In a moment of political theatre that would make reality TV blush, Donald Trump hinted in April at firing Federal Reserve Chair Jerome Powell. This suggestion, though legally questionable, didn’t ignite the financial panic one might expect. Stocks fluttered. The dollar dipped. Then, silence—followed by a rebound.
Not long ago, such a statement would have been financial dynamite. But Trump’s Washington isn’t guided by rules. It’s guided by spectacle. And Wall Street, rather than recoiling in alarm, has learned to enjoy the show. Powell himself calmly reminded the country that firing him isn’t legally allowed, while analysts dusted off talking points about the “sanctity” of central bank independence—before returning to their portfolios.
Markets once trembled at disruption. Now they’ve grown used to it. Perhaps dangerously so.
From Panic to Playbook: Trading on Trump’s Tantrums
Introducing Wall Street’s favorite acronym of the season: TACO (Trump Always Chickens Out). It’s more than a meme. It’s a market formula. Trump threatens chaos, stocks dip briefly, investors “buy the fear,” and then cash in when he inevitably backtracks or softens the stance.
In other words, what used to cause market breakdowns now triggers bargain hunting. If Trump says something alarming? It’s a buying opportunity. If he doubles down? Wait a moment, he’ll reverse by morning.
This isn’t risk management—it’s political weather prediction. And ironically, it’s working. Investors have stopped reacting to the headline and started reacting to the rhythm. That rhythm is familiar, cyclical, and oddly dependable. Welcome to trading by temperament.
Wall Street’s Shift in Perspective
There was a time when central bank independence was untouchable—a sacred principle echoed by economists and investors alike. Today? It’s a polite footnote in an analyst’s report. The shift isn’t ideological; it’s practical. If the market keeps rising, who needs tradition?

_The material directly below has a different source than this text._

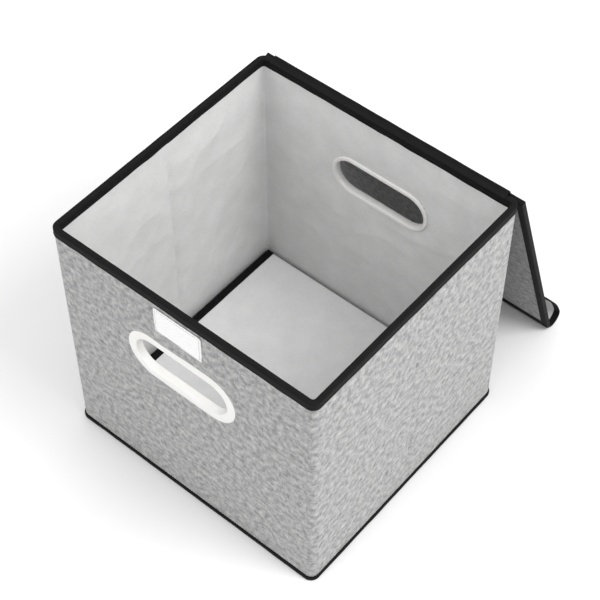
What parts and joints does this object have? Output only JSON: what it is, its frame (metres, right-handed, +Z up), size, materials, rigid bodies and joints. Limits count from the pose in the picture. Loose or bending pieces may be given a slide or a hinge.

Analysts, once the careful guardians of economic prudence, now find themselves explaining away institutional erosion with elegant shrugs. Powell’s job security? Irrelevant. Trump’s unpredictability? Already priced in. What matters is momentum, not meaning.
Investors no longer look for clarity—they look for patterns. If a pattern of empty threats and predictable reversals exists, why bother fearing disruption? Wall Street has moved from defending systems to decoding habits. It’s not that they don’t care. It’s that they’ve adapted.
Predictable Chaos as a Market Signal
The markets used to crave calm. Now, they function in a strange equilibrium of chaos and confidence. Trump doesn’t need to dismantle institutions—just threatening to is enough. Yet oddly, the market shrugs. Why? Because they’ve come to expect the bark, not the bite.
This is the paradox of our financial age: chaos has become the most stable signal. The danger isn’t in the threat itself, but in the assumption that no threat is ever real. And that assumption has become a market anchor.
It’s a risky game—one where faith in inconsistency becomes the only consistent thing. When investors believe that no statement is final, no policy is permanent, and no disruption will last… they stop reacting entirely. That’s not strength. That’s numbness.
Trump’s Influence on Market Behavior
If this were a love story, Wall Street and Trump would be the ultimate dysfunctional couple: wild arguments, dramatic gestures, and yet—somehow—it always ends with a stronger bond. The truth is, Trump hasn’t broken Wall Street. He’s conditioned it.
In a market that no longer rewards moral clarity or institutional respect, Trump’s erraticism has become weirdly… reliable. Investors aren’t betting on outcomes anymore. They’re betting on patterns. And Trump’s unpredictability has proven to be one of the most predictable things around.
But there’s a cost. When a market becomes indifferent to democratic norms or institutional threats, it stops being cautious—and starts being complacent. And complacency, history reminds us, is always the last calm before the storm.